───── Data lines

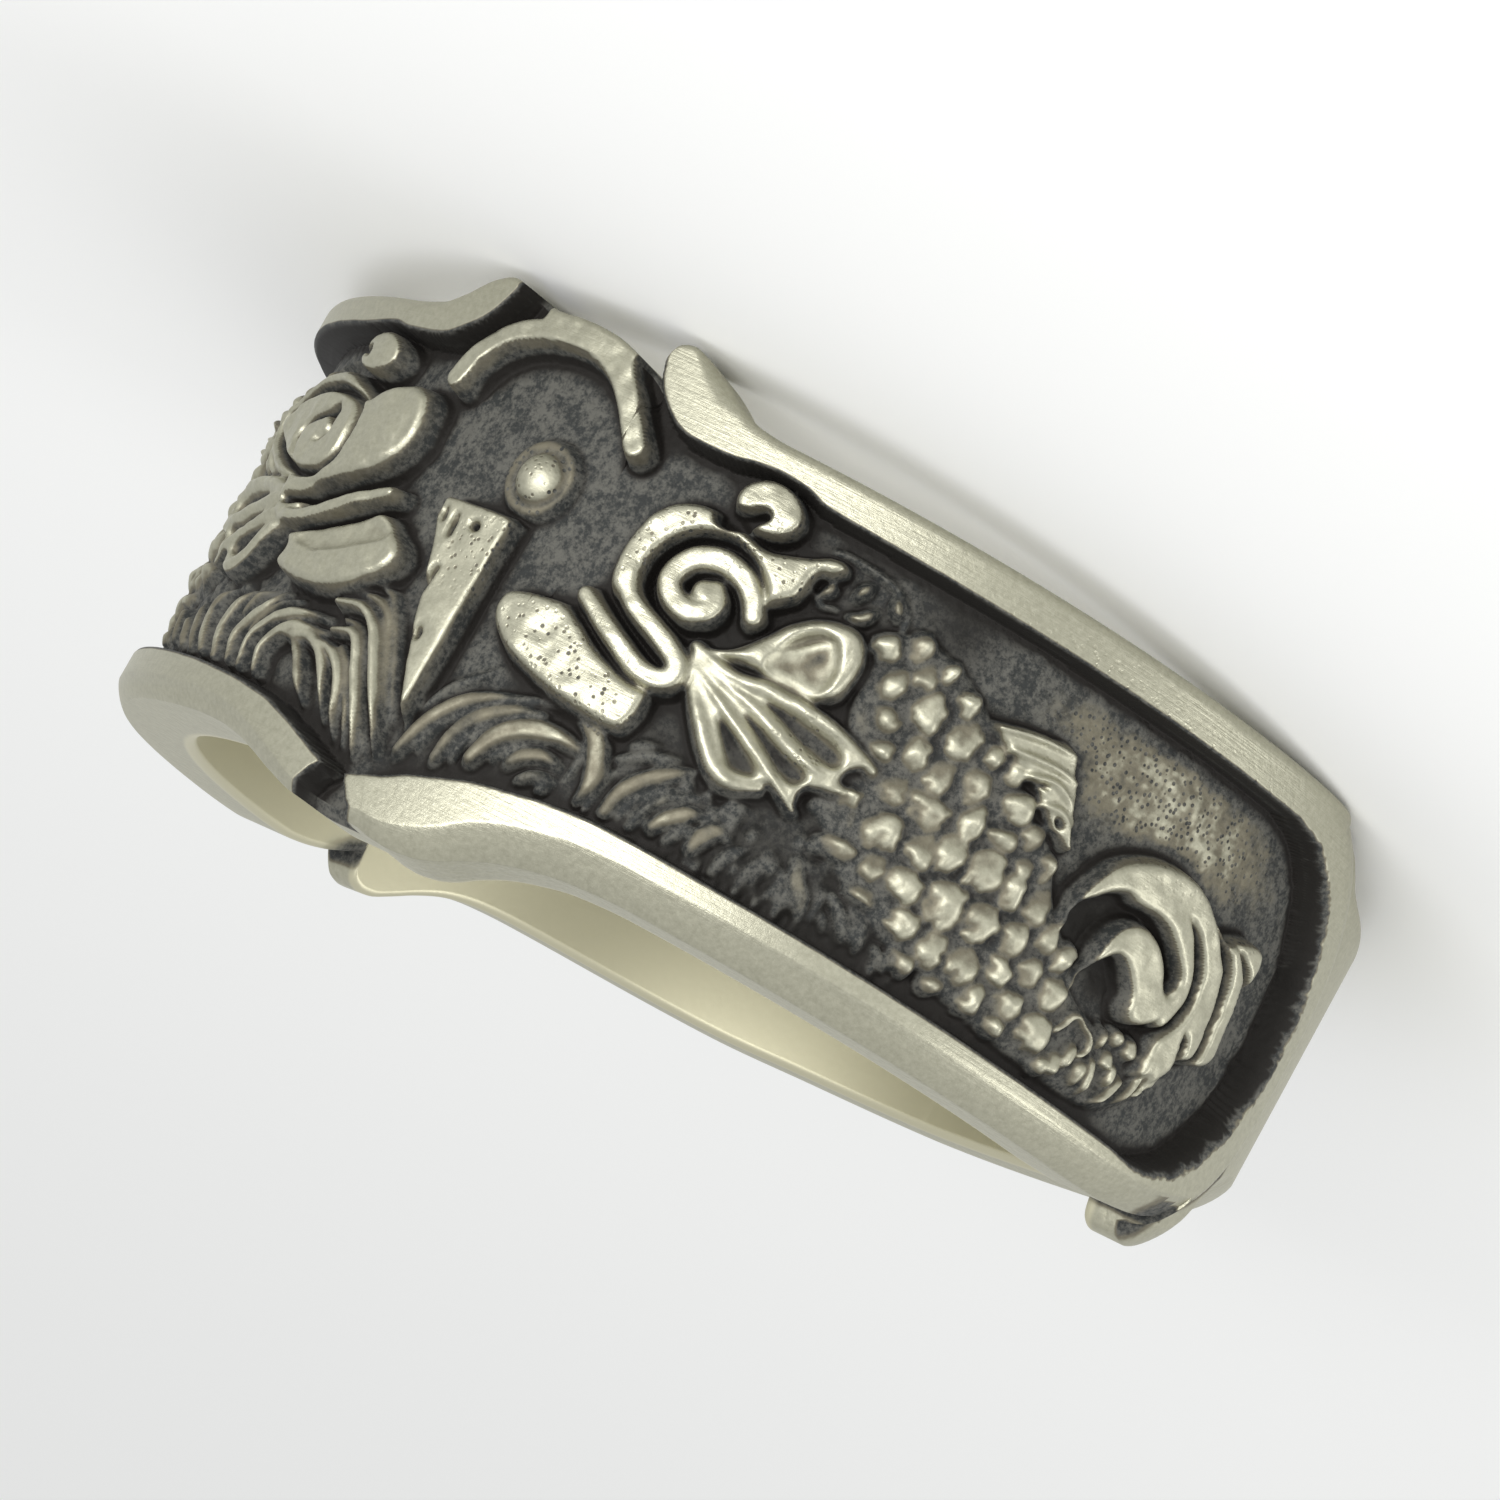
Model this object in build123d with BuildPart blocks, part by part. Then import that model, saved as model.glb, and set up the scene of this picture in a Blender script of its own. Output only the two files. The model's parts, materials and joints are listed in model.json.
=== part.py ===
"""Wide cast silver band ring: a sunken front panel framed by rails, with two facing fish in raised relief.

The ring is drawn upright, its axis along Z, its front towards -Y and its right side towards +X. Last of
all it is turned over and tilted to the pose in which it lies by itself on a flat surface.
"""
from build123d import *
import os
from math import atan2, cos, degrees, radians, sin, sqrt

os.makedirs("parts", exist_ok=True)

# Hoop, in millimetres and degrees
bore_diameter = 19.0     # finger size
hoop_wall = 1.25         # plain back, from the bore out
ground_wall = 1.05       # silver behind the sunken ground
back_half = 2.8          # half width at the middle of the back
waist_half = 3.02        # half width where the back has narrowed
waist_angle = 128.0
step_half = 3.45         # half width where the frame has run out
step_angle = 102.7
tab_half = 3.97          # lower edge of the back plate, which begins there with a step
tab_corner = 0.4
shoulder_angle = 92.0    # where the panel's edge begins to fall towards the step

# Frame of the front panel
rail_height = 0.75       # rails above the ground
upper_edge = 4.13        # outer edge of the upper rail
upper_rail = 0.8         # its width
lower_edge = 4.05        # outer edge of the lower rail
lower_rail = 0.98
bar_width = 0.5          # upright bar at each end
frame_angle = 102.4      # from the front to the outside of the end bar
frame_corner = 3.3
field_corner = 2.4
tip_at = 2.2             # upturned rail tip, from the middle
tip_lift = 0.84          # tip above the upper edge
keel_at = 2.0            # lowest place of the lower rail
keel_lift = 0.93         # below the lower edge
notch_right = 0.5        # half widths of the open notch at the keel
notch_left = 0.22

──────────

#### Problem statement:
Which lines of the data include "import"? Copy each of them.

#### Task result:
Model this object in build123d with BuildPart blocks, part by part. Then import that model, saved as model.glb, and set up the scene of this picture in a Blender script of its own. Output only the two files. The model's parts, materials and joints are listed in model.json.
from build123d import *
import os
from math import atan2, cos, degrees, radians, sin, sqrt